The city archives have a number of photographs of this impressive building, a temporary exhibition hall built in the grounds of Bootham Park — Bootham Field, as it was called back then — for the Yorkshire Fine Arts and Industrial Exhibition of 1866. It opened in the summer and ran until the autumn.
The shadow of the photographer, William Monkhouse, is visible on this one. He was clearly impressed, as he took many photographs of the building, exterior and interior. (See ‘more information’, below.)
It would of course have been quite a long and more complicated process, in 1866, taking these photographs with the type of camera available then.
It was much easier for me, with my compact digital camera, to record the same view in April 2015. From where the Scarborough line passes under Bootham, looking at the front of Bootham Park and its railings:
The railings (and accompanying supporting wall and stone piers) are listed. They date from 1857-8 and, like so many railings in York, they were manufactured by the Walker foundry.
They’re very rusty, and some of the stone piers between have lost their ball finials. Clearly the trees and ivy have grown in the intervening years and the street has acquired a phone box.

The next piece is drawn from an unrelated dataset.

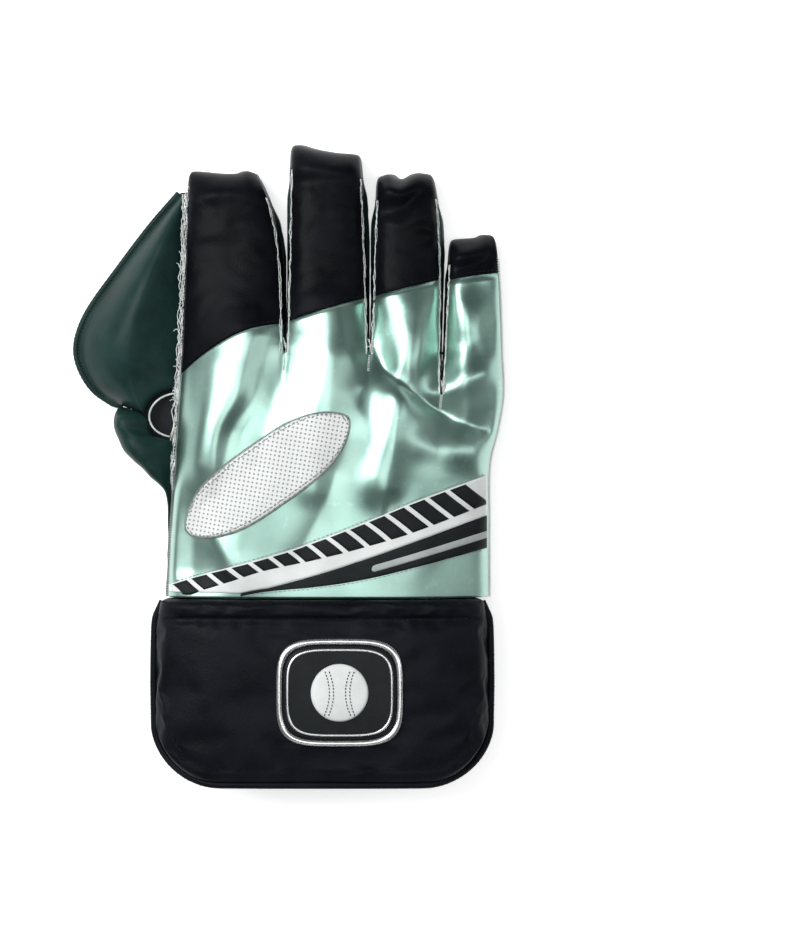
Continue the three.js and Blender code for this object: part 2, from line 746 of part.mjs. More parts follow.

Less immediately obvious, but apparent when comparing the photographs from 1866 and 2015, it would appear that the railings originally extended further, that the wall over the railway line was shorter. It now seems closer to the old iron gates.
It’s clearly a while since those gates were opened. How long, I wonder. Does anyone remember them open?
Continue along towards town and you reach another set of rusty iron gates, the main entrance to Bootham Park, allowing access through the grounds.
Between these two sets of rusty gates there was, until recently, a very handsome horse chestnut tree. After I wrote about that, a friend mentioned that they’d noticed on the ground nearby a length of rusty chain, and wondered what it had been used for.
Further investigation revealed that the chain was attached to something underground. And that there were actually several of them.
They’re roughly in a line along the front of Bootham Park, under the trees, a few metres back from the railings.
Walking into the open area of Bootham Park and looking back towards Bootham it seems that this area is slightly raised. What’s under there? Why are there lengths of rusty chain coming out of the ground under the trees?
If you’re interested in these rusty relics and fancy going to have a look for yourself, please be careful about what you’re treading on. That area is one of the few things left alone around here, it hasn’t been reinvigorated, it has the natural vigour of a place where plants and trees do their thing without being unnecessarily interfered with. It may just look like scruffy weeds and litter, but in the next few weeks it will fill up magically with springtime growth and even wild flowers, and they’re just emerging now.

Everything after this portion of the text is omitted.